Dante was successful in creating this fake ivory tusk, so successful Christy was arrested when the tusks were seen during an X-ray of his luggage at the Dar es Salaam’s international airport in Tanzania. When his luggage was checked after a suspicious shape showing up in his suitcase, it appeared Christy was smuggling in an elephant tusk worth thousands of dollars on the black market.

Filmmaker J.J. Kelley accompanied Christy on his journey and caught the ordeal on his iPhone camera, which he positioned in his shirt pocket. The arrest aired as an episode of “National Geographic Explorer.”

Christy discovered his fake ivory went north to Sudan after it entered the black market in Central Africa. It ended up in the same area where Christy previously interviewed people from the Lord’s Resistance Army led by Joseph Kony.

“This story was important to me because it showed the face of terrorism in the ivory game, and it also gave cover to China,” Christy said.

China faced a political decision when it came to their ivory trade because of the deeply rooted history of ivory carvings.

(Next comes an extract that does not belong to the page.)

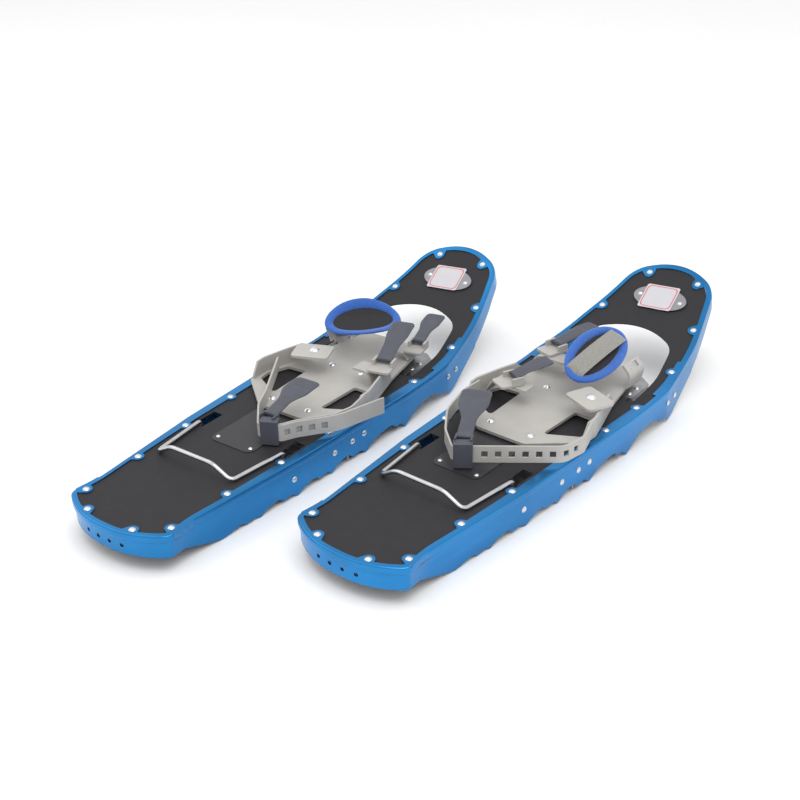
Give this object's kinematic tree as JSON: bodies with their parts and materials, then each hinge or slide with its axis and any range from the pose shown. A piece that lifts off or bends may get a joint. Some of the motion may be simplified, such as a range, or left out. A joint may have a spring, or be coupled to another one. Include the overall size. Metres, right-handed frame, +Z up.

However, the reveal of terrorism as the driving force behind ivory trafficking allowed China to see the issue was not cultural, and Chinese diplomats wanted to support acts against terrorism, Christy said.

In 2008, China was authorized to build the largest ivory carving factory in the world; seven years later Chinese President Xi Jinping promised to stop the commercial trade of ivory.

“It can make all the difference for elephants,” Christy said. “I do my work to honor these animals and these ecosystems.”